I know I'll blog about these topics often as time goes by, since I hope to be focusing more and more on presenting training on this topic as the main focus of the teachings I'll do. There's still so much more for me to learn.

I'd love to hear some of your thoughts on these issues, especially if you're someone who doesn't work in a church or a mission agency.

The journey continues.

Can you tell I'm excited about what I'm learning? :)


  1. Hey Adele! I am excited to hear more about what you are learning in this area as well. I know that one of my "short comings" is to down play my job because I am not in the missions field and yet I am. It's just that my missions field happens to be in a public junior high school. I think that as a Christian I have a grass is greener mentality in thinking that a person such as yourself has it easier when it comes to representing Christ because you are doing it "out there." Thank you for the reminder that it is no less important or easier; that we all are called to represent Him the same where ever God has placed us. Keep sharing :-)

  2. Hi Adele,
    I suffered from some of the "chruch work" is more holy for some years. I was a stay at home mom and volunteered my time teaching, and doing a little missions work. Then I needed to get a "regular" job. I was actually ashamed to tell people I was going to work.
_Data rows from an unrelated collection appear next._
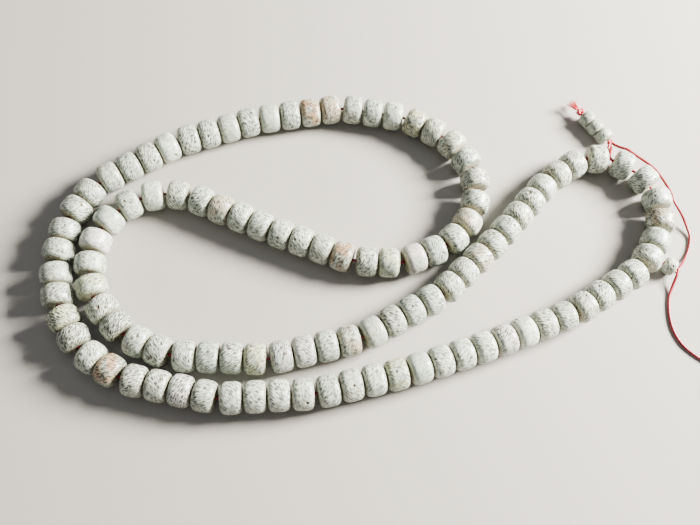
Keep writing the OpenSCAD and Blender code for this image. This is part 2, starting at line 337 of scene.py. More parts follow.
def spandex_cord(name, light, groove_shade):
    """Elastic cord of fused spandex filaments, extruded and dyed through: smooth and slightly
    glossy along its length, with painted shade in the fine grooves between the filaments."""
    made = bpy.data.materials.get(name)
    if made:
        return made
    made, tree, shader = new_material(
        name, {"IOR": 1.5, "Roughness": 0.4, "Coat Weight": 0.12, "Coat Roughness": 0.2})
    place = add_node(tree, "Attribute", attribute_name="cord_mm")
    # Filaments are about 0.03 mm wide, drawn at 0.12 mm so that they show, in 6 mm streaks
    filament_mm, streak_mm = 0.12, 6.0
    stretched = add_node(
        tree, "VectorMath", {1: (1 / streak_mm, 1 / filament_mm, 1.0)},
        {0: place.outputs["Vector"]}, operation="MULTIPLY")
    lines = add_node(
        tree, "TexNoise", {"Scale": 1.0, "Detail": 2.0}, {"Vector": stretched.outputs["Vector"]})
    share = add_node(
        tree, "MapRange", {"From Min": 0.35, "From Max": 0.62}, {"Value": lines.outputs["Fac"]})
    valley = add_node(
        tree, "SeparateXYZ", links={"Vector": place.outputs["Vector"]})
    # Painted shade: darker where the noise lines and the ridge valleys meet, in the grooves between
    # the filaments
    shade = add_node(
        tree, "Math", links={0: share.outputs["Result"], 1: valley.outputs["Z"]},
        operation="MULTIPLY", use_clamp=True)
    blend = add_node(
        tree, "Mix", {6: groove_shade, 7: light}, {0: shade.outputs["Value"]}, data_type="RGBA")
    tree.links.new(blend.outputs[2], shader.inputs["Base Color"])
    bump = add_node(
        tree, "Bump", {"Strength": 0.3, "Distance": 0.02 * MM},
        {"Height": lines.outputs["Fac"]})
    tree.links.new(bump.outputs["Normal"], shader.inputs["Normal"])
    return made


def crimson_cord():
    cord = bpy.context.scene.mala_cord
    # cord.deep is the painted shade between the filaments
    return spandex_cord("crimson_spandex_cord", cord.crimson, cord.deep)


def scarlet_ends():
    """The same filaments where the cord is stretched in a knot or cut, brighter for it."""
    cord = bpy.context.scene.mala_cord
    # Here crimson stands as the painted shade in the grooves between the filaments
    return spandex_cord("scarlet_spandex_ends", cord.scarlet, cord.crimson)


def waxed_linen():
    """Linen thread, spun and waxed: straw-coloured, dull, with slanted plies and painted shade
    between them.
    """
    cord = bpy.context.scene.mala_cord
    made, tree, shader = new_material(
        "waxed_linen_thread", {"Roughness": 0.72, "Sheen Weight": 0.3})
    place = add_node(tree, "Attribute", attribute_name="cord_mm")
    # Plies 0.16 mm wide that lean by half
    ply_mm = 0.16
    leaning = add_node(
        tree, "VectorMath", {1: (1 / ply_mm, 0.5 / ply_mm, 0.0)}, {0: place.outputs["Vector"]},
        operation="DOT_PRODUCT")
    wave = add_node(
        tree, "Math", {1: 2 * math.pi}, {0: leaning.outputs["Value"]}, operation="MULTIPLY")
    ply = add_node(tree, "Math", links={0: wave.outputs["Value"]}, operation="SINE")
    share = add_node(
        tree, "MapRange", {"From Min": -1.0, "From Max": 1.0, "To Min": 0.55, "To Max": 1.0},
        {"Value": ply.outputs["Value"]})
    # Painted shade: darker in the hollows between the plies
    ply_shaded_tone = add_node(
        tree, "Mix", {6: cord.linen_ply_shade, 7: cord.linen}, {0: share.outputs["Result"]},
        data_type="RGBA")
    tree.links.new(ply_shaded_tone.outputs[2], shader.inputs["Base Color"])
    bump = add_node(
        tree, "Bump", {"Strength": 0.6, "Distance": 0.03 * MM}, {"Height": ply.outputs["Value"]})
    tree.links.new(bump.outputs["Normal"], shader.inputs["Normal"])
    return made


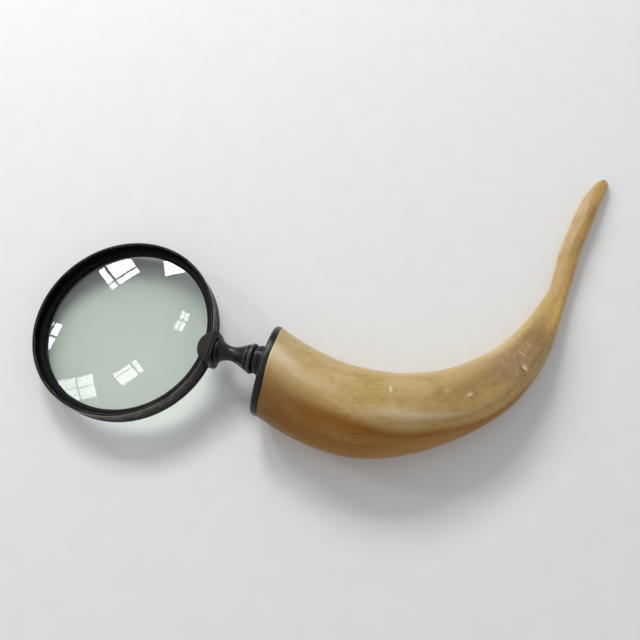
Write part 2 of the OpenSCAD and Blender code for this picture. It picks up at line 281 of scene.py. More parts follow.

    Once I started working I was SHOCKED at how people acted. And how their actions so easily rubbed off on me, that caused (helped) my actions to become more like them because I was trying to fit into a regular job.

    I still don't have all the answers but after 1 year of full time working I have learned that showing Christ in my actions here has as big on an influence as all the teaching I did in other places. If that makes sense.


  3. Adele, Wow!! How does it feel to be riding the crest of this gigantic River of God wave!

    I've been blogging in this direction from the beginning--It's wonderful to read your fruit of all your study and reflection! Yes, I will participate!